**PROBLEM:**
Copy out all the records exactly.

%%

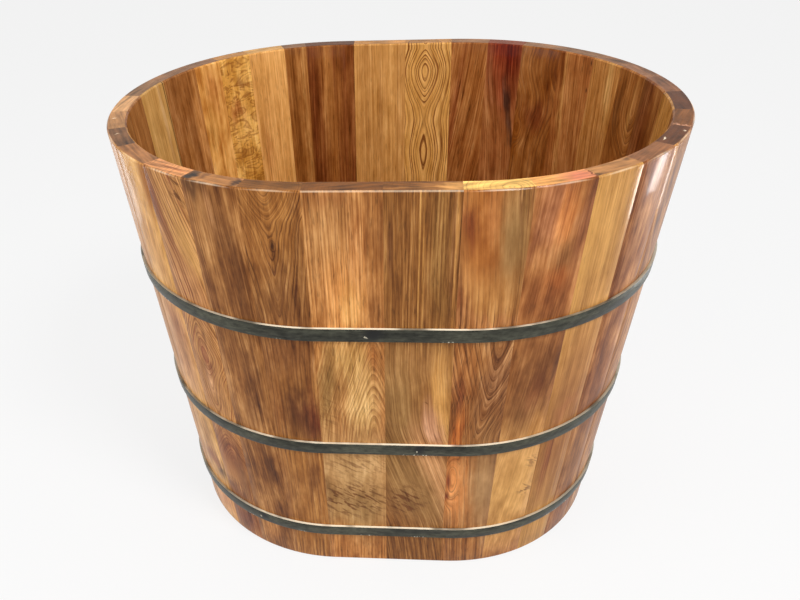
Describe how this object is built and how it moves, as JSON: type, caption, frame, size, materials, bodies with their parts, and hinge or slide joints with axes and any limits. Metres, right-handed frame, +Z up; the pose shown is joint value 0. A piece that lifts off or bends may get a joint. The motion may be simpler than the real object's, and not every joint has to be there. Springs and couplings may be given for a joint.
{
  "type": "wooden bathtub",
  "caption": "Deep oval soaking tub of leaning wooden staves held by flat steel hoops, with a planked floor and a lift-up plug.",
  "frame": {"origin": "middle of the foot, on the surface that the tub stands on", "axes": "+Z up, +X along the tub towards the waste, -Y towards the front"},
  "size_m": [0.9496, 0.7396, 0.8],
  "materials": {
    "stave_wood": "glossy clear varnish over mixed tan, orange and red-brown boards",
    "floor_wood": "glossy clear varnish",
    "batten_wood": "plain planed wood",
    "dowel_wood": "plain turned wood",
    "hoop_steel": "dark satin strap with light scratches",
    "screw_steel": "bright",
    "waste_chrome": "polished",
    "brass": "machined",
    "seal_rubber": "matt"
  },
  "bodies": {
    "tub": {"stave_01": "stave_wood", "stave_02": "stave_wood", "stave_03": "stave_wood", "stave_04": "stave_wood", "stave_05": "stave_wood", "stave_06": "stave_wood", "stave_07": "stave_wood", "stave_08": "stave_wood", "stave_09": "stave_wood", "stave_10": "stave_wood", "stave_11": "stave_wood", "stave_12": "stave_wood", "stave_13": "stave_wood", "stave_14": "stave_wood", "stave_15": "stave_wood", "stave_16": "stave_wood", "stave_17": "stave_wood", "stave_18": "stave_wood", "stave_19": "stave_wood", "stave_20": "stave_wood", "stave_21": "stave_wood", "stave_22": "stave_wood", "stave_23": "stave_wood", "stave_24": "stave_wood", "stave_25": "stave_wood", "stave_26": "stave_wood", "stave_27": "stave_wood", "stave_28": "stave_wood", "stave_29": "stave_wood", "stave_30": "stave_wood", "stave_31": "stave_wood", "stave_32": "stave_wood", "hoop_top": "hoop_steel", "hoop_middle": "hoop_steel", "hoop_bottom": "hoop_steel", "floor_board_1": "floor_wood", "floor_board_2": "floor_wood", "floor_board_3": "floor_wood", "floor_board_4": "floor_wood", "floor_board_5": "floor_wood", "floor_board_6": "floor_wood", "floor_board_7": "floor_wood", "batten_left": "batten_wood", "batten_right": "batten_wood", "stave_dowels": "dowel_wood", "floor_dowels": "dowel_wood", "batten_screws": "screw_steel", "drain_body": "waste_chrome", "drain_top_gasket": "seal_rubber", "drain_under_gasket": "seal_rubber", "drain_lock_nut": "brass"},
    "plug": {"plug_cap": "waste_chrome", "plug_seal": "seal_rubber", "plug_stem": "brass", "plug_stop_clip": "screw_steel"}
  },
  "joints": [
    {"name": "plug_lift", "type": "slide", "parent": "tub", "child": "plug", "axis": [0, 0, 1], "range_m": [0, 0.009]}
  ]
}
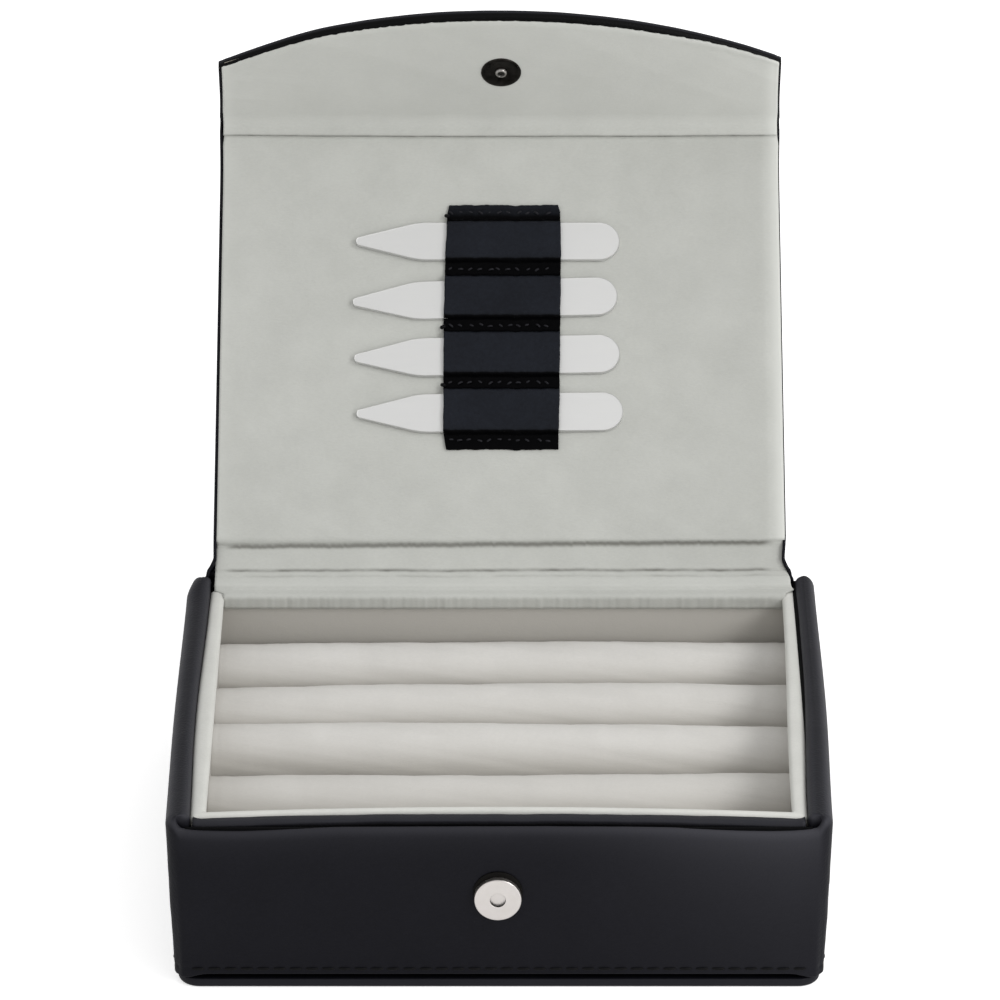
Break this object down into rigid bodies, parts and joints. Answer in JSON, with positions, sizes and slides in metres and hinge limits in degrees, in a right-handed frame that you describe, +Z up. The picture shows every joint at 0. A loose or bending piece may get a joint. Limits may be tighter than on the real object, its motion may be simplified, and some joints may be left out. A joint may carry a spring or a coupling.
{
  "type": "cufflink box",
  "caption": "Leather-covered cufflink box with a hinged lid, a front flap on a magnetic snap, suede rolls in a tray, and collar stays in a strap inside the lid.",
  "frame": {"origin": "centre of the base plate's underside", "axes": "+Z up, -Y towards the front with the snap, +X to the right seen from the front"},
  "size_m": [0.1458, 0.2024, 0.1552],
  "materials": {
    "leather": "smooth black, low sheen",
    "board": "grey paperboard",
    "lining": "grey suede",
    "roll_fabric": "pale suede",
    "foam": "soft foam",
    "stay_metal": "fine satin",
    "bright_metal": "satin nickel",
    "dark_metal": "gunmetal",
    "magnet": "dull black"
  },
  "bodies": {
    "box": {"base_leather": "leather", "base_board": "board", "floor_board": "board", "left_leather": "leather", "left_board": "board", "right_leather": "leather", "right_board": "board", "front_leather": "leather", "front_card": "board", "front_binding": "leather", "front_board": "board", "rear_board": "board", "rear_leather": "leather", "rear_lining": "lining", "tray_floor": "lining", "tray_front": "lining", "tray_rear": "lining", "tray_left": "lining", "tray_right": "lining", "roll_core_1": "foam", "roll_core_2": "foam", "roll_core_3": "foam", "roll_core_4": "foam", "roll_core_5": "foam", "roll_cover_1": "roll_fabric", "roll_cover_2": "roll_fabric", "roll_cover_3": "roll_fabric", "roll_cover_4": "roll_fabric", "roll_cover_5": "roll_fabric", "socket_casing": "bright_metal", "socket_magnet": "magnet", "socket_rivet": "dark_metal", "socket_washer": "dark_metal"},
    "lid": {"lid_leather": "leather", "lid_board": "board", "lid_lining": "lining", "stay_strap": "leather"},
    "flap": {"flap_leather": "leather", "flap_board": "board", "flap_lining": "lining", "snap_stud": "dark_metal", "stud_washer": "dark_metal"},
    "stay_1": {"collar_stay_1": "stay_metal"},
    "stay_2": {"collar_stay_2": "stay_metal"},
    "stay_3": {"collar_stay_3": "stay_metal"},
    "stay_4": {"collar_stay_4": "stay_metal"}
  },
  "joints": [
    {"name": "lid_hinge", "type": "hinge", "parent": "box", "child": "lid", "pos_m": [0, 0.0556, 0.0441], "axis": [1, 0, 0], "range_deg": [-55.5, 139.5]},
    {"name": "flap_fold", "type": "hinge", "parent": "lid", "child": "flap", "pos_m": [0, 0.14328, 0.1199], "axis": [1, 0, 0], "range_deg": [-71.9, 18.1]},
    {"name": "stay_slide_1", "type": "slide", "parent": "lid", "child": "stay_1", "axis": [1, 0, 0], "range_m": [-0.028, 0.034]},
    {"name": "stay_slide_2", "type": "slide", "parent": "lid", "child": "stay_2", "axis": [0.9999, 0.0113, 0.0096], "range_m": [-0.028, 0.034]},
    {"name": "stay_slide_3", "type": "slide", "parent": "lid", "child": "stay_3", "axis": [0.9999, 0.0119, 0.0102], "range_m": [-0.028, 0.034]},
    {"name": "stay_slide_4", "type": "slide", "parent": "lid", "child": "stay_4", "axis": [1, 0.006, 0.0051], "range_m": [-0.028, 0.034]}
  ]
}
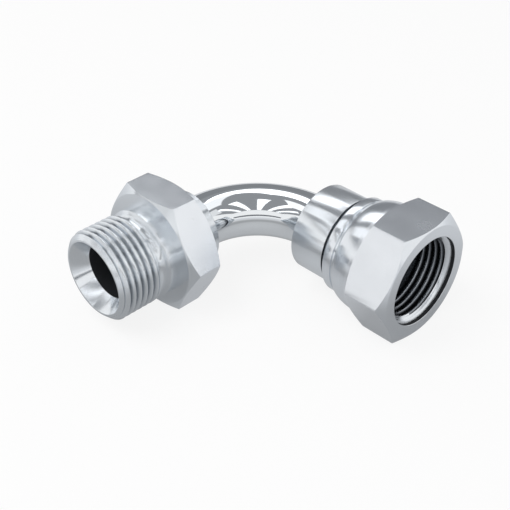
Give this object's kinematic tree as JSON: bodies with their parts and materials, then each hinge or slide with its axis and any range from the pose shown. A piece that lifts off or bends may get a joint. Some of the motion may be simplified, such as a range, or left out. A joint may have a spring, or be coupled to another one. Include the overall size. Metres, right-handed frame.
{
  "type": "swept elbow fitting",
  "caption": "Ninety degree swept elbow: a short bent tube with a fixed male threaded end with an inner cone seat, and a swivel nut on a coned tail at the other end.",
  "frame": {"origin": "on the male axis, where the full male thread begins in front of its relief groove", "axes": "-X out of the male end along its axis, -Y out of the nut end along its axis, Z square to the plane of the bend; flats of both hexagons face +Z and -Z"},
  "size_m": [0.0653, 0.066, 0.027],
  "materials": {
    "stud_steel": "satin zinc plate over turned steel",
    "tube_steel": "bright plate, mirror smooth",
    "tail_steel": "bright zinc plate over turned steel",
    "nut_steel": "satin zinc plate"
  },
  "bodies": {
    "elbow": {"male_stud": "stud_steel", "bend_tube": "tube_steel", "swivel_tail": "tail_steel"},
    "nut": {"swivel_nut": "nut_steel"}
  },
  "joints": [
    {"name": "nut_swivel", "type": "hinge", "parent": "elbow", "child": "nut", "pos_m": [0.04025, -0.034, 0], "axis": [0, -1, 0], "continuous": true}
  ]
}
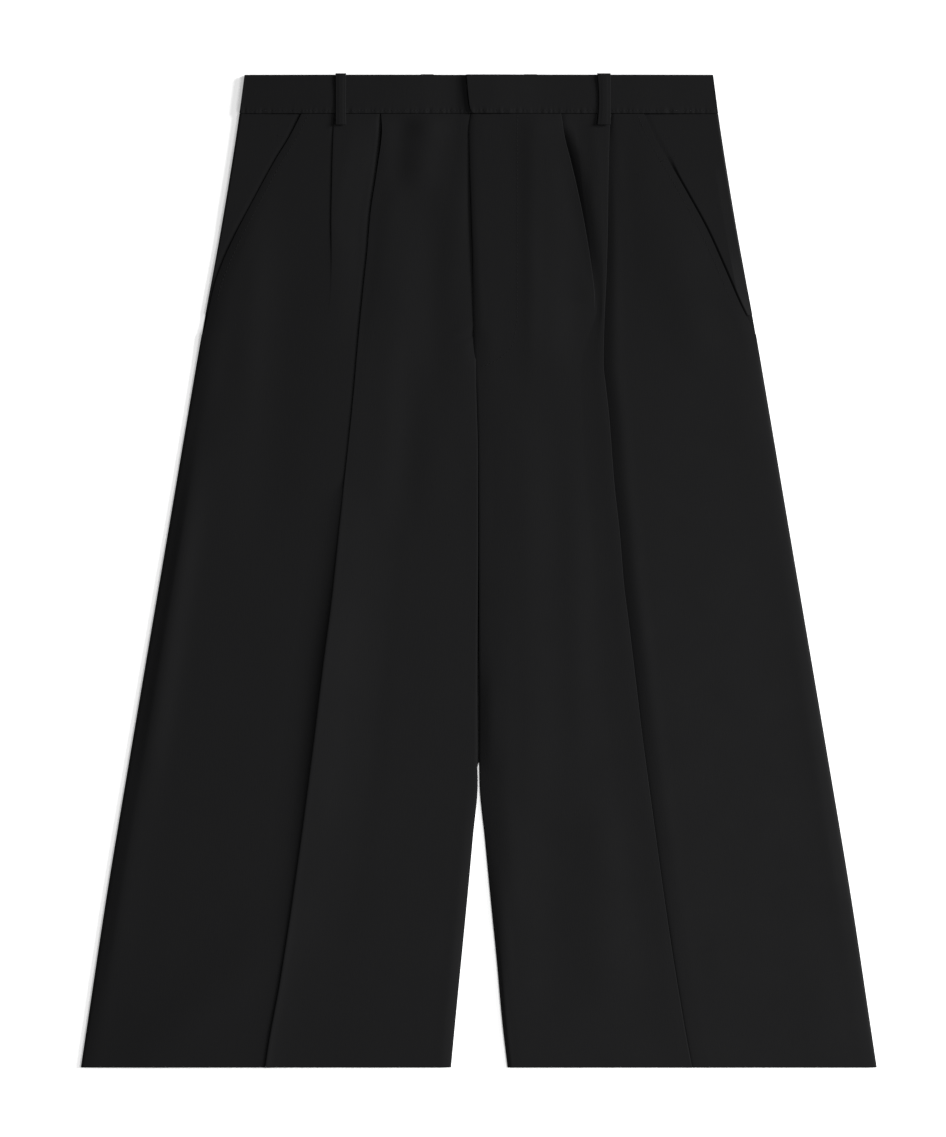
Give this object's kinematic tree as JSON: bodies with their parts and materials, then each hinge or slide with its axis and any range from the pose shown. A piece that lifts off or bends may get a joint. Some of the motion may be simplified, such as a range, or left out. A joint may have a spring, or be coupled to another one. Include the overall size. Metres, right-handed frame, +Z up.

%%

**THE RESULT:**
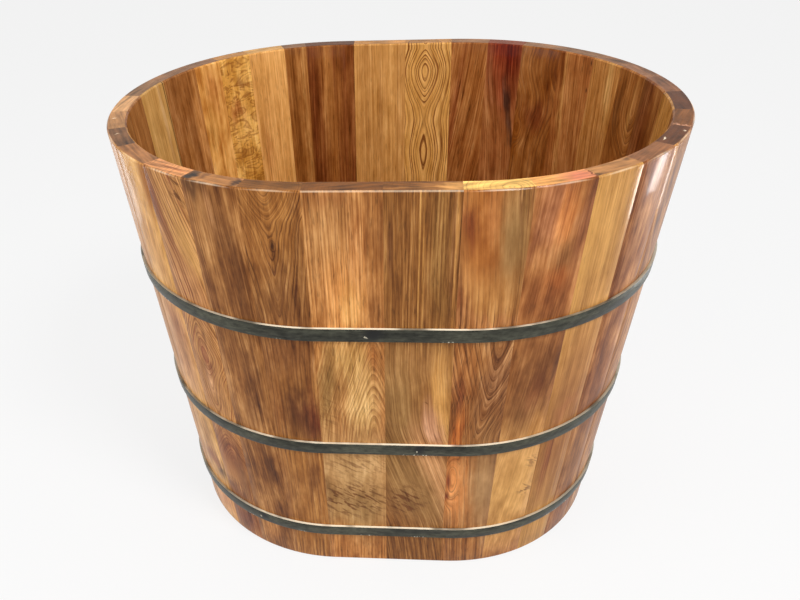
Describe how this object is built and how it moves, as JSON: type, caption, frame, size, materials, bodies with their parts, and hinge or slide joints with axes and any limits. Metres, right-handed frame, +Z up; the pose shown is joint value 0. A piece that lifts off or bends may get a joint. The motion may be simpler than the real object's, and not every joint has to be there. Springs and couplings may be given for a joint.
{
  "type": "wooden bathtub",
  "caption": "Deep oval soaking tub of leaning wooden staves held by flat steel hoops, with a planked floor and a lift-up plug.",
  "frame": {"origin": "middle of the foot, on the surface that the tub stands on", "axes": "+Z up, +X along the tub towards the waste, -Y towards the front"},
  "size_m": [0.9496, 0.7396, 0.8],
  "materials": {
    "stave_wood": "glossy clear varnish over mixed tan, orange and red-brown boards",
    "floor_wood": "glossy clear varnish",
    "batten_wood": "plain planed wood",
    "dowel_wood": "plain turned wood",
    "hoop_steel": "dark satin strap with light scratches",
    "screw_steel": "bright",
    "waste_chrome": "polished",
    "brass": "machined",
    "seal_rubber": "matt"
  },
  "bodies": {
    "tub": {"stave_01": "stave_wood", "stave_02": "stave_wood", "stave_03": "stave_wood", "stave_04": "stave_wood", "stave_05": "stave_wood", "stave_06": "stave_wood", "stave_07": "stave_wood", "stave_08": "stave_wood", "stave_09": "stave_wood", "stave_10": "stave_wood", "stave_11": "stave_wood", "stave_12": "stave_wood", "stave_13": "stave_wood", "stave_14": "stave_wood", "stave_15": "stave_wood", "stave_16": "stave_wood", "stave_17": "stave_wood", "stave_18": "stave_wood", "stave_19": "stave_wood", "stave_20": "stave_wood", "stave_21": "stave_wood", "stave_22": "stave_wood", "stave_23": "stave_wood", "stave_24": "stave_wood", "stave_25": "stave_wood", "stave_26": "stave_wood", "stave_27": "stave_wood", "stave_28": "stave_wood", "stave_29": "stave_wood", "stave_30": "stave_wood", "stave_31": "stave_wood", "stave_32": "stave_wood", "hoop_top": "hoop_steel", "hoop_middle": "hoop_steel", "hoop_bottom": "hoop_steel", "floor_board_1": "floor_wood", "floor_board_2": "floor_wood", "floor_board_3": "floor_wood", "floor_board_4": "floor_wood", "floor_board_5": "floor_wood", "floor_board_6": "floor_wood", "floor_board_7": "floor_wood", "batten_left": "batten_wood", "batten_right": "batten_wood", "stave_dowels": "dowel_wood", "floor_dowels": "dowel_wood", "batten_screws": "screw_steel", "drain_body": "waste_chrome", "drain_top_gasket": "seal_rubber", "drain_under_gasket": "seal_rubber", "drain_lock_nut": "brass"},
    "plug": {"plug_cap": "waste_chrome", "plug_seal": "seal_rubber", "plug_stem": "brass", "plug_stop_clip": "screw_steel"}
  },
  "joints": [
    {"name": "plug_lift", "type": "slide", "parent": "tub", "child": "plug", "axis": [0, 0, 1], "range_m": [0, 0.009]}
  ]
}
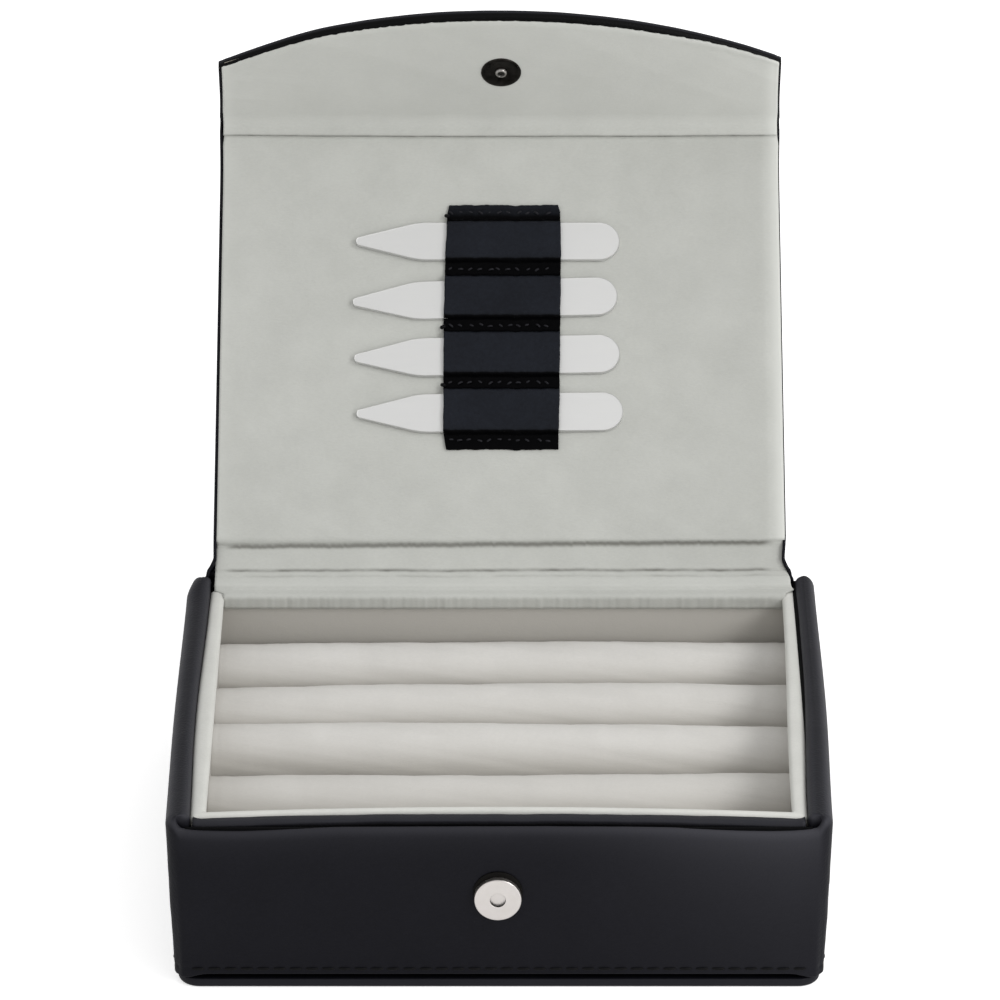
Break this object down into rigid bodies, parts and joints. Answer in JSON, with positions, sizes and slides in metres and hinge limits in degrees, in a right-handed frame that you describe, +Z up. The picture shows every joint at 0. A loose or bending piece may get a joint. Limits may be tighter than on the real object, its motion may be simplified, and some joints may be left out. A joint may carry a spring or a coupling.
{
  "type": "cufflink box",
  "caption": "Leather-covered cufflink box with a hinged lid, a front flap on a magnetic snap, suede rolls in a tray, and collar stays in a strap inside the lid.",
  "frame": {"origin": "centre of the base plate's underside", "axes": "+Z up, -Y towards the front with the snap, +X to the right seen from the front"},
  "size_m": [0.1458, 0.2024, 0.1552],
  "materials": {
    "leather": "smooth black, low sheen",
    "board": "grey paperboard",
    "lining": "grey suede",
    "roll_fabric": "pale suede",
    "foam": "soft foam",
    "stay_metal": "fine satin",
    "bright_metal": "satin nickel",
    "dark_metal": "gunmetal",
    "magnet": "dull black"
  },
  "bodies": {
    "box": {"base_leather": "leather", "base_board": "board", "floor_board": "board", "left_leather": "leather", "left_board": "board", "right_leather": "leather", "right_board": "board", "front_leather": "leather", "front_card": "board", "front_binding": "leather", "front_board": "board", "rear_board": "board", "rear_leather": "leather", "rear_lining": "lining", "tray_floor": "lining", "tray_front": "lining", "tray_rear": "lining", "tray_left": "lining", "tray_right": "lining", "roll_core_1": "foam", "roll_core_2": "foam", "roll_core_3": "foam", "roll_core_4": "foam", "roll_core_5": "foam", "roll_cover_1": "roll_fabric", "roll_cover_2": "roll_fabric", "roll_cover_3": "roll_fabric", "roll_cover_4": "roll_fabric", "roll_cover_5": "roll_fabric", "socket_casing": "bright_metal", "socket_magnet": "magnet", "socket_rivet": "dark_metal", "socket_washer": "dark_metal"},
    "lid": {"lid_leather": "leather", "lid_board": "board", "lid_lining": "lining", "stay_strap": "leather"},
    "flap": {"flap_leather": "leather", "flap_board": "board", "flap_lining": "lining", "snap_stud": "dark_metal", "stud_washer": "dark_metal"},
    "stay_1": {"collar_stay_1": "stay_metal"},
    "stay_2": {"collar_stay_2": "stay_metal"},
    "stay_3": {"collar_stay_3": "stay_metal"},
    "stay_4": {"collar_stay_4": "stay_metal"}
  },
  "joints": [
    {"name": "lid_hinge", "type": "hinge", "parent": "box", "child": "lid", "pos_m": [0, 0.0556, 0.0441], "axis": [1, 0, 0], "range_deg": [-55.5, 139.5]},
    {"name": "flap_fold", "type": "hinge", "parent": "lid", "child": "flap", "pos_m": [0, 0.14328, 0.1199], "axis": [1, 0, 0], "range_deg": [-71.9, 18.1]},
    {"name": "stay_slide_1", "type": "slide", "parent": "lid", "child": "stay_1", "axis": [1, 0, 0], "range_m": [-0.028, 0.034]},
    {"name": "stay_slide_2", "type": "slide", "parent": "lid", "child": "stay_2", "axis": [0.9999, 0.0113, 0.0096], "range_m": [-0.028, 0.034]},
    {"name": "stay_slide_3", "type": "slide", "parent": "lid", "child": "stay_3", "axis": [0.9999, 0.0119, 0.0102], "range_m": [-0.028, 0.034]},
    {"name": "stay_slide_4", "type": "slide", "parent": "lid", "child": "stay_4", "axis": [1, 0.006, 0.0051], "range_m": [-0.028, 0.034]}
  ]
}
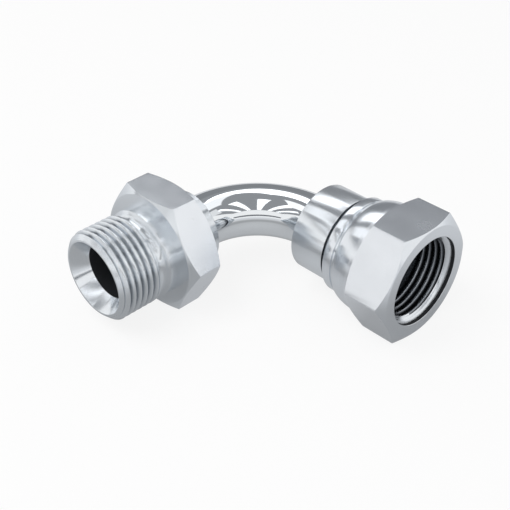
Give this object's kinematic tree as JSON: bodies with their parts and materials, then each hinge or slide with its axis and any range from the pose shown. A piece that lifts off or bends may get a joint. Some of the motion may be simplified, such as a range, or left out. A joint may have a spring, or be coupled to another one. Include the overall size. Metres, right-handed frame.
{
  "type": "swept elbow fitting",
  "caption": "Ninety degree swept elbow: a short bent tube with a fixed male threaded end with an inner cone seat, and a swivel nut on a coned tail at the other end.",
  "frame": {"origin": "on the male axis, where the full male thread begins in front of its relief groove", "axes": "-X out of the male end along its axis, -Y out of the nut end along its axis, Z square to the plane of the bend; flats of both hexagons face +Z and -Z"},
  "size_m": [0.0653, 0.066, 0.027],
  "materials": {
    "stud_steel": "satin zinc plate over turned steel",
    "tube_steel": "bright plate, mirror smooth",
    "tail_steel": "bright zinc plate over turned steel",
    "nut_steel": "satin zinc plate"
  },
  "bodies": {
    "elbow": {"male_stud": "stud_steel", "bend_tube": "tube_steel", "swivel_tail": "tail_steel"},
    "nut": {"swivel_nut": "nut_steel"}
  },
  "joints": [
    {"name": "nut_swivel", "type": "hinge", "parent": "elbow", "child": "nut", "pos_m": [0.04025, -0.034, 0], "axis": [0, -1, 0], "continuous": true}
  ]
}
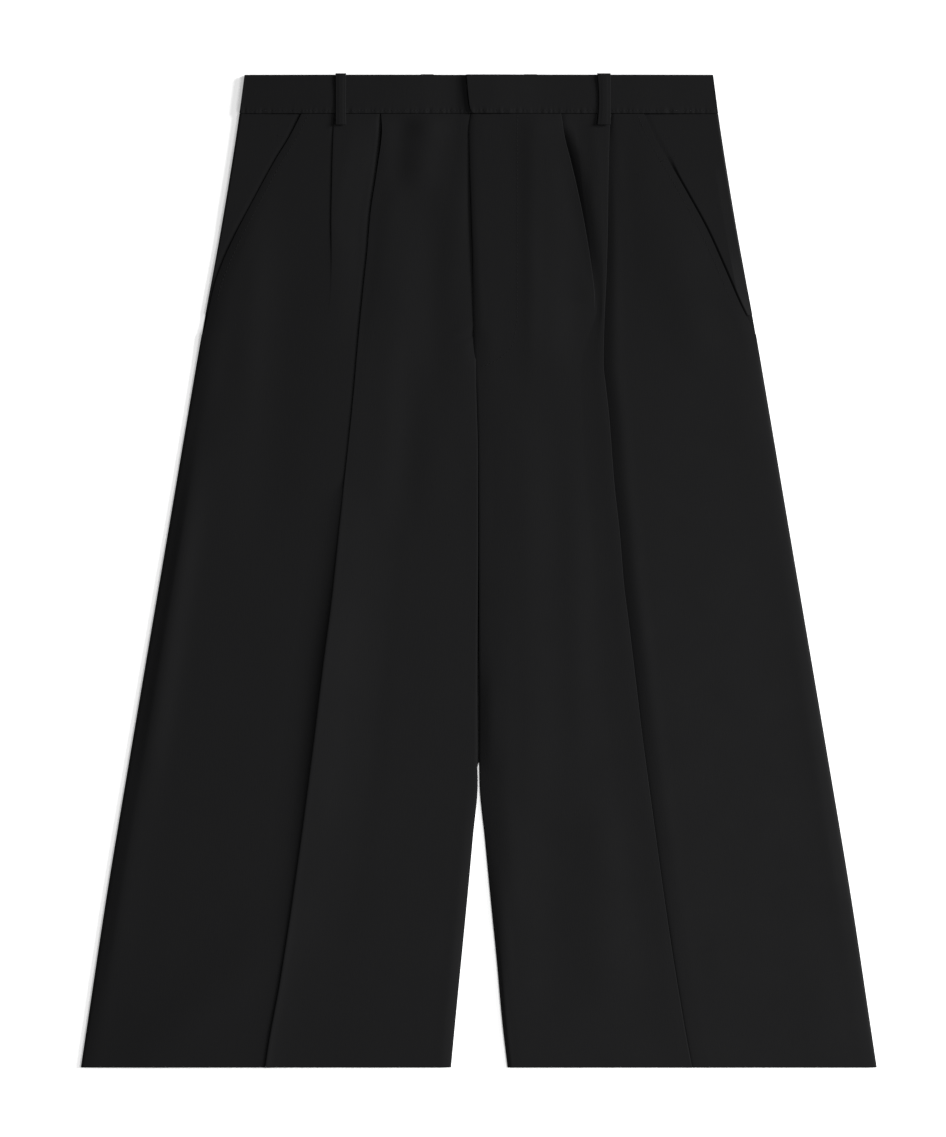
Give this object's kinematic tree as JSON: bodies with their parts and materials, then each hinge or slide with its axis and any range from the pose shown. A piece that lifts off or bends may get a joint. Some of the motion may be simplified, such as a range, or left out. A joint may have a spring, or be coupled to another one. Include the overall size. Metres, right-handed frame, +Z up.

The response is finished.